The sigmoid activation function squashes the input values between 0 and 1. Its advantages include smooth gradient and output values between 0 and 1, making it useful for models where the output can be interpreted as probabilities. However, it suffers from the vanishing gradient problem, where gradients become extremely small during backpropagation, leading to slow or halted learning in deep networks.

## Ans : 5 

ReLU activation function returns 0 for negative inputs and the input value for positive inputs. Unlike the sigmoid function, ReLU does not saturate for positive values, preventing the vanishing gradient problem and accelerating the training of deep neural networks.

## Ans : 6

ReLU overcomes the vanishing gradient problem associated with the sigmoid function, allowing for faster training of deep networks. It is computationally efficient and has been found to perform well in many deep learning tasks.

## Ans : 7 

Leaky ReLU is a variant of ReLU that allows a small, positive slope for negative inputs, preventing the neuron from being completely inactive for negative inputs.

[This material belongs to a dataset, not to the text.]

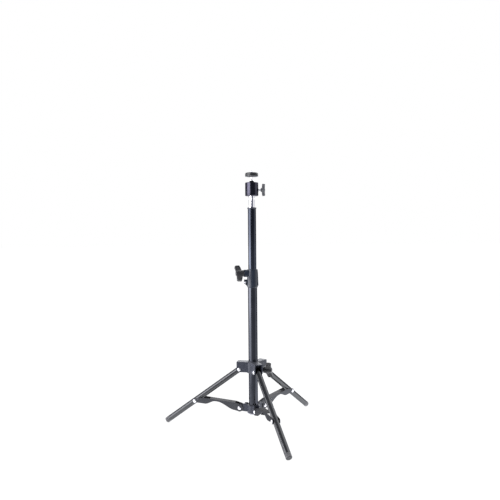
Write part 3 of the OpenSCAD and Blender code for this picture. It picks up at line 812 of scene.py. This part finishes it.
FRONT_GLOW, RIGHT_GLOW, LEFT_GLOW, BACK_SHEET, CEILING = 0.24, 1.1, 3.6, 2.8, 0.7
POOL_FRONT, POOL_BACK = 0.5, 3.4
ROOF_RIGHT = 3.0
print("front:", FRONT_GLOW, "right:", RIGHT_GLOW, "left:", LEFT_GLOW, "back sheet:", BACK_SHEET)

# %% Floor
bpy.ops.object.select_all(action="DESELECT")
bpy.ops.mesh.primitive_plane_add(size=60)
floor = bpy.context.object
floor.name = "studio_floor"
floor_with_painted_light = bpy.data.materials.new("studio_floor_with_painted_light")
floor_with_painted_light.use_nodes = True
tree = floor_with_painted_light.node_tree
paint_and_painted_light = tree.nodes["Principled BSDF"]
paint_and_painted_light.inputs["Base Color"].default_value = (0.35, 0.35, 0.35, 1)
paint_and_painted_light.inputs["Roughness"].default_value = 0.9
place = add(tree, "ShaderNodeTexCoord").outputs["Object"]
spot, outward, turn = (add(tree, "ShaderNodeSeparateXYZ"),
                       add(tree, "ShaderNodeVectorMath", operation="NORMALIZE"),
                       add(tree, "ShaderNodeSeparateXYZ"))
distance = add(tree, "ShaderNodeVectorMath", operation="LENGTH")
tree.links.new(place, spot.inputs[0])
tree.links.new(place, outward.inputs[0])
tree.links.new(place, distance.inputs[0])
tree.links.new(outward.outputs[0], turn.inputs[0])
x, y = turn.outputs["X"], turn.outputs["Y"]
# painted light: the left light's streak carried on across the floor, seen only by rays that bounce off the stand
at_left = math_node(tree, "MULTIPLY", remap(tree, x, -0.1, -0.3, 0.0, 1.0),
                    math_node(tree, "MULTIPLY", remap(tree, y, -0.78, -0.66, 0.0, 1.0),
                              remap(tree, y, 0.28, 0.45, 1.0, 0.0)))
far = math_node(tree, "ADD", band_levels(tree, x, y), math_node(tree, "MULTIPLY", at_left, LEFT_GLOW))
toward_back = math_node(tree, "ADD", spot.outputs["Y"], math_node(tree, "MULTIPLY", spot.outputs["X"], 0.15))
# painted pool of light round the stand, dim in front and bright behind, fading out by 0.85 m
near = remap(tree, toward_back, -0.35, 0.17, POOL_FRONT, POOL_BACK)
pool = remap(tree, distance.outputs["Value"], 0.45, 0.85, 1.0, 0.0)
level = math_node(tree, "ADD", math_node(tree, "MULTIPLY", near, pool),
                  math_node(tree, "MULTIPLY", far, math_node(tree, "SUBTRACT", 1.0, pool)))
# this glow is painted light, seen by every ray but the camera's
tree.links.new(level, paint_and_painted_light.inputs["Emission Strength"])
tree.links.new(tint(tree, level), paint_and_painted_light.inputs["Emission Color"])
glow = add(tree, "ShaderNodeEmission", {"Color": (1, 1, 1, 1), "Strength": 0.975})
lit = add(tree, "ShaderNodeBsdfDiffuse", {"Color": (0.05, 0.05, 0.05, 1)})
overexposed = add(tree, "ShaderNodeAddShader")
by_ray = add(tree, "ShaderNodeLightPath")
shown = add(tree, "ShaderNodeMixShader")
tree.links.new(glow.outputs[0], overexposed.inputs[0])
tree.links.new(lit.outputs[0], overexposed.inputs[1])
tree.links.new(by_ray.outputs["Is Camera Ray"], shown.inputs[0])
tree.links.new(paint_and_painted_light.outputs[0], shown.inputs[1])
tree.links.new(overexposed.outputs[0], shown.inputs[2])
tree.links.new(shown.outputs[0], tree.nodes["Material Output"].inputs["Surface"])
floor.data.materials.append(floor_with_painted_light)
floor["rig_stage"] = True
print("floor reaches", floor.dimensions.x / 2, "m")

# %% Room
world = bpy.data.worlds.new("studio_room")
world.use_nodes = True
bpy.context.scene.world = world
room = world.node_tree
seen = room.nodes["Background"]
seen.inputs["Color"].default_value = (1, 1, 1, 1)
seen.inputs["Strength"].default_value = 1.0
unseen = add(room, "ShaderNodeBackground")
way = add(room, "ShaderNodeTexCoord")
flat = add(room, "ShaderNodeVectorMath", {1: (1.0, 1.0, 0.0)}, operation="MULTIPLY")
level_way = add(room, "ShaderNodeVectorMath", operation="NORMALIZE")
turn, axes = add(room, "ShaderNodeSeparateXYZ"), add(room, "ShaderNodeSeparateXYZ")
room.links.new(way.outputs["Generated"], flat.inputs[0])
room.links.new(flat.outputs[0], level_way.inputs[0])
room.links.new(level_way.outputs[0], turn.inputs[0])
room.links.new(way.outputs["Generated"], axes.inputs[0])
under_roof = remap(room, axes.outputs["Z"], 0.60, 0.85, 1.0, 0.0)
bands = math_node(room, "MULTIPLY", band_levels(room, turn.outputs["X"], turn.outputs["Y"]), under_roof)
sheet = math_node(room, "MULTIPLY", remap(room, axes.outputs["Z"], 0.07, 0.18, 0.0, BACK_SHEET), under_roof)
sheet = math_node(room, "MULTIPLY", sheet, remap(room, axes.outputs["Y"], 0.15, 0.45, 0.0, 1.0))
above = math_node(room, "MULTIPLY", remap(room, axes.outputs["Z"], 0.60, 0.85, 0.0, 1.0),
                  remap(room, axes.outputs["X"], 0.22, 0.45, CEILING, ROOF_RIGHT))
level = math_node(room, "ADD", math_node(room, "ADD", bands, sheet), above)
room.links.new(level, unseen.inputs["Strength"])
room.links.new(tint(room, level), unseen.inputs["Color"])
ray = add(room, "ShaderNodeLightPath")
either = add(room, "ShaderNodeMixShader")
room.links.new(ray.outputs["Is Camera Ray"], either.inputs[0])
room.links.new(unseen.outputs[0], either.inputs[1])
room.links.new(seen.outputs[0], either.inputs[2])
room.links.new(either.outputs[0], room.nodes["World Output"].inputs["Surface"])
print("room", world.name)


# %% Soft lights
def soft_light(name, place, aim, width, height, power, colour=(1, 1, 1)):
    bpy.ops.object.select_all(action="DESELECT")
    bpy.ops.object.light_add(type="AREA", location=place)
    light = bpy.context.object
    light.name = name
    light.data.shape, light.data.size, light.data.size_y = "RECTANGLE", width, height
    light.data.energy, light.data.color = power, colour
    light.rotation_euler = (Vector(aim) - Vector(place)).to_track_quat("-Z", "Y").to_euler()
    return light


soft_light("key_low", (-1.865, -0.36, 0.37), (0, 0, 0.37), 2.45, 0.70, 32, (0.96, 0.95, 1.0))
soft_light("key_high", (-1.565, -1.08, 1.20), (0, 0, 0.90), 1.95, 0.92, 44, (0.96, 0.95, 1.0))
soft_light("overhead", (0.2, 1.6, 1.7), (0, 0, 0.3), 1.8, 1.0, 14)
bpy.context.scene.view_settings.view_transform = "Standard"

# %% [markdown]
# ## The camera
# The picture was taken from a little above the middle of the stand, about a metre and a half away, almost
# level. The lens and place were worked out from the known sizes of the tubes and where the feet stand.

# %% Camera
bpy.ops.object.select_all(action="DESELECT")
bpy.ops.object.camera_add()
camera = bpy.context.object
camera.name = "picture_camera"
camera.data.lens, camera.data.sensor_width = 40.52, 36.0
camera.matrix_world = (Matrix.Translation((-0.0060, -1.5186, 0.5168))
                       @ Matrix.Rotation(math.pi / 2 - 0.0233, 4, "X") @ Matrix.Rotation(-0.0085, 4, "Z"))
bpy.context.scene.camera = camera
print("camera at", [round(v, 3) for v in camera.location])

# %% [markdown]
# ## Size of the dressed model
# The box round every shown piece of the stand, the floor left out, is measured and printed.

# %% Measure the size of the dressed model
low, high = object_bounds()
print("visual size:", [round(v, 4) for v in high - low])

This small slope ensures that there is a gradient, even for negative inputs, addressing the vanishing gradient problem and allowing for the learning of complex patterns in data.

## Ans : 8 

The softmax activation function is used in the output layer of a neural network to convert the raw output values into probabilities that sum up to 1. It is commonly used in multi-class classification problems, where the network needs to classify inputs into more than two classes.

## Ans : 9 

The hyperbolic tangent (tanh) function is similar to the sigmoid function but maps the input to a range between -1 and 1. Like the sigmoid function, tanh is also prone to the vanishing gradient problem. However, its output is zero-centered, which can make it easier to train neural networks as the data is centered around zero.